About a subjugated plain,
Among the desperate and slain,
The Ogre stalks with hands on hips,
And drivel gushes from his lips.
So not one country has recognised his invasion of Georgia ? And yet he will demand recognition of his invasion of these two bits of Georgia (total population: 200,000) but not of Kosova (population: 2 million) and Chechnya (population: 1.7 million). And lick-spittles will keep spouting about US aggression (Georgia had eight airplanes, Russia 800; Georgia had 80 tanks, Russia 8,000).
So the legal rights of Georgia, a sovereign country, to invite whoever the hell it likes to use its ports, train its defence forces, be on its territory, develop a pipe-line throug hits territory - these will somehow become dastardly by virtue of not being done by or with Russia. Meanwhile Russia can threaten Poland with nuclear attack, threaten Ukraine with invasion of its ports and naval bases - and the same tired old lick-spittles will leap to its defence.
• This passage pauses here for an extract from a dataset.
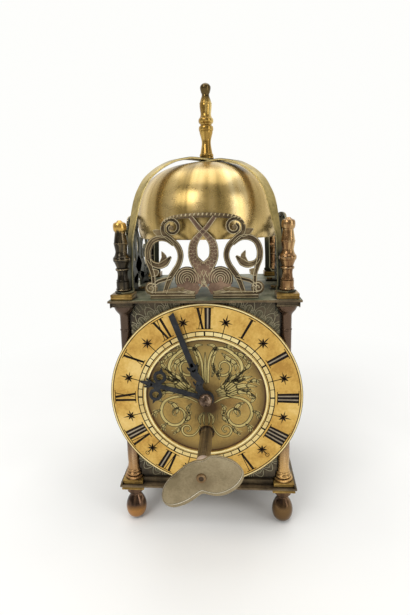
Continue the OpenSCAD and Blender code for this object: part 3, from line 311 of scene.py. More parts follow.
metal("nut", "copper_brown", (70, 56, 44), (108, 88, 72), (150, 128, 108), rough=(0.2, 0.34), bump=0.05,
    metallic=0.8, grain=0.15, streaks=("y", 1.2, 1))
metal("movement", None, (160, 124, 56), (208, 172, 92), rough=(0.25, 0.4), scale=120, bump=0.1)
metal("steel", None, (128, 128, 128), (184, 184, 184), rough=(0.22, 0.36), scale=200)
metal("spring", None, (44, 48, 60), (84, 88, 102), rough=(0.28, 0.42), scale=200)


# Mesh building

def place(p):
    return Vector((p[0], p[1] + MID_Y, p[2])) / 1000


def piece(name, verts, faces, mat, body="case", stands_for=(), smooth=35, bevel=0):
    """A mesh from points in the clock's coordinates, riding on a CAD body."""
    mesh = bpy.data.meshes.new(name)
    mesh.from_pydata([place(v) for v in verts], [], faces)
    bm = bmesh.new()
    bm.from_mesh(mesh)
    bmesh.ops.remove_doubles(bm, verts=bm.verts, dist=1e-7)
    bmesh.ops.recalc_face_normals(bm, faces=bm.faces)
    if bevel:
        sharp = [e for e in bm.edges if len(e.link_faces) == 2 and e.calc_face_angle(0) > math.radians(40)]
        bmesh.ops.bevel(bm, geom=sharp, offset=bevel / 1000, segments=2, affect="EDGES", profile=0.6)
    bm.to_mesh(mesh)
    bm.free()
    if smooth:
        for face in mesh.polygons:
            face.use_smooth = True
        mesh.set_sharp_from_angle(angle=math.radians(smooth))
    obj = bpy.data.objects.new(name, mesh)
    bpy.context.scene.collection.objects.link(obj)
    mesh.materials.append(M[mat])
    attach(obj, body)
    if stands_for:
        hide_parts(*stands_for)
    return obj


def spline_at(a, b, d, e, t):
    return 0.5 * (2 * b + (d - a) * t + (2 * a - 5 * b + 4 * d - e) * t * t + (3 * b - a - 3 * d + e) * t
        ** 3)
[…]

No ? Watch this space …… Putin can shove his ‘near abroad’ imperialism crap back up his arse. And soone enough, the world will say so, so dear NM readers, judge carefully which way you are going to jump.
Joe
It must be so difficult to be a loyal lick-spittle these days, a true SPA member - and so confusing ! There’s Russia, breaking off bits of a sovereign country, and then there’s Serbia, demanding that a major bit of its would-be empire, Kosova, NOT be broken off, and that its tw0-million people’s wishes for self-determination be forever denied.
$ 100 says that Serbia will not EVER recognise Russia’s annexation of Georgia’s sovereign territory.
Make it $ 200: Neither Serbia OR China will ever recognise Russia’s annexation of Georgia’s sovereign territory.
Joe
This article frames things in a decidedly pro-Georgian, pro-US way (ie, "Baku, which loses $50 million every day that Georgian pipelines are empty, has already started shipping light crude through Iran — *undermining US efforts to financially isolate Tehran over its nuclear program*." for one clear example - what right has the US to decide affairs in the region at all? As Bush #1 said: ‘What we say goes’). I’d like to see more balanced articles from such an outlet as this, personally, rather than more of the same mainstream media one-sidedness.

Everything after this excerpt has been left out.